Превратности судьбы. Воспоминания об эпохе из дневников писателя
Шрифт:
28 сентября
И, стоя рядом перед грудью паровоза, мы мчались через кубанские степные знакомые места и чувствовали себя до того свободными, и счастливыми, и беспечными!
2 октября
Утром пошли мы на экзамен. Присутствовали на нем латинист, хмурый и нескладный, и инспектор — черный, моложавый, легкий. Был еще третий — забыл кто. Латинист сказал сердито, раздавая нам листки для перевода с латинского на русский: «Если что не поймете, меня спрашивайте». Я имел глупость подумать, что и так все понимаю, отчего едва не провалился.
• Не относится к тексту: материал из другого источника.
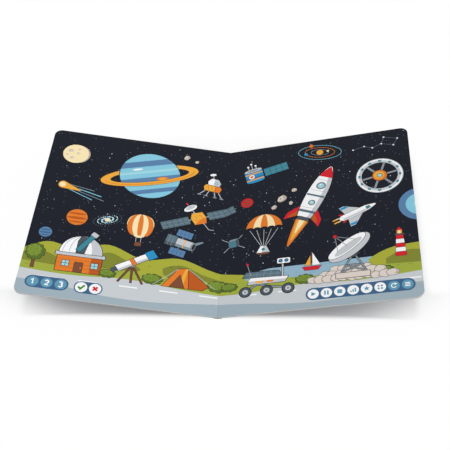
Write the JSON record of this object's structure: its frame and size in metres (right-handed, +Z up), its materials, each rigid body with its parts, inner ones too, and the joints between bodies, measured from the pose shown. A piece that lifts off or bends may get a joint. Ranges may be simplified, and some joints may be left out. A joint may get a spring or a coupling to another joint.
{
  "type": "interactive book",
  "caption": "Thin children's picture book for a reader pen, open in a shallow V at a printed spread, with card covers hinged to a narrow spine.",
  "frame": {"origin": "on the table, under the middle of the fold, in the flat back of the spine", "axes": "+X towards the right-hand page's fore-edge, +Y towards the head of the book, +Z up"},
  "size_m": [0.472, 0.277, 0.0482],
  "materials": {
    "page_paper": "satin",
    "cover_card": "satin",
    "spine_card": "satin"
  },
  "bodies": {
    "spine": {"spine": "spine_card"},
    "front_half": {"front_cover": "cover_card", "left_pages": "page_paper"},
    "back_half": {"back_cover": "cover_card", "right_pages": "page_paper"}
  },
  "joints": [
    {"name": "front_cover_hinge", "type": "hinge", "parent": "spine", "child": "front_half", "pos_m": [0, 0, 0.00255], "axis": [0, 1, 0], "range_deg": [-11, 79]},
    {"name": "back_cover_hinge", "type": "hinge", "parent": "spine", "child": "back_half", "pos_m": [0, 0, 0.00255], "axis": [0, -1, 0], "range_deg": [-11, 79]}
  ]
}
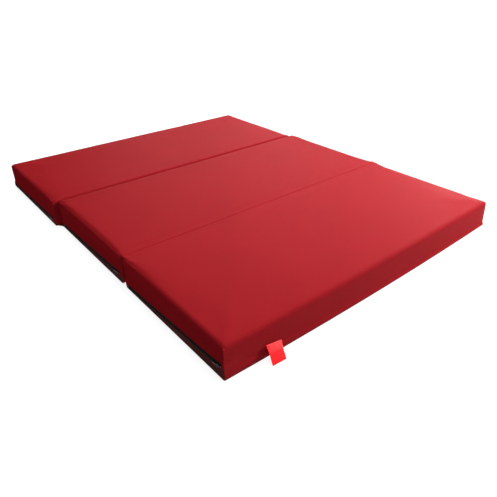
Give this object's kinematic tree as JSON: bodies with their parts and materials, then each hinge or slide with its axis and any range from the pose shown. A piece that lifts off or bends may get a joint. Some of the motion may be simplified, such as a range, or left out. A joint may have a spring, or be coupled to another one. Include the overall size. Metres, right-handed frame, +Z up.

Читая мой перевод, латинист только кряхтел и пробормотал в конце: «Говорил вам, спрашивайте меня». Спас меня устный экзамен.
8 октября
У Фреев, в маленьком флигеле во дворе дома Родичевых, на меня вдруг повеяло мюнхенским ветром. Комплекты «Симплициссимуса» [143] и еще каких-то чисто мюнхенских журналов, рисунки, изображающие карнавал, рисунки стилизованные, рисунки с резкими контурами. Толя Фрей рассказывал об академии, о том, что Мюнхен — немецкие Афины, о том, как Штук [144] знаменит в городе. Они вызвали его, насвистывая условную мелодию, на балкон. Штук вышел, увидел, что это незнакомые студенты, но не рассердился,
[143]
«Симплициссимус» (простодушнейший — лат.) — немецкий сатирический иллюстрированный еженедельник. Издавался в Мюнхене с 1896 г. по 1942 г.
[144]
Штук Франц фон (1863–1928) — немецкий художник, скульптор, представитель стиля «модерн».
[145]
Одна комната с двумя постелями (нем.).
16 ноября
Возвращаюсь в Майкоп 14 года.
Я не верил в события большие, идущие извне, — в моей жизни их не было. Те, что ворвались в мою жизнь в детстве, казались мне доисторическими. От восьми до семнадцатилетнего человека — огромное расстояние. И вдруг объявлена была всеобщая мобилизация. Улицы заполнились плачущими бабами, казаками, телеги, как во время ярмарки, заняли всю площадь против воинского присутствия. Пьяные с гармошками всю ночь бродили по улицам. Многие из знакомых вдруг оказались военными, впервые услышал я слово «прапорщик». В мирное время ниже подпоручика не было чина в армии…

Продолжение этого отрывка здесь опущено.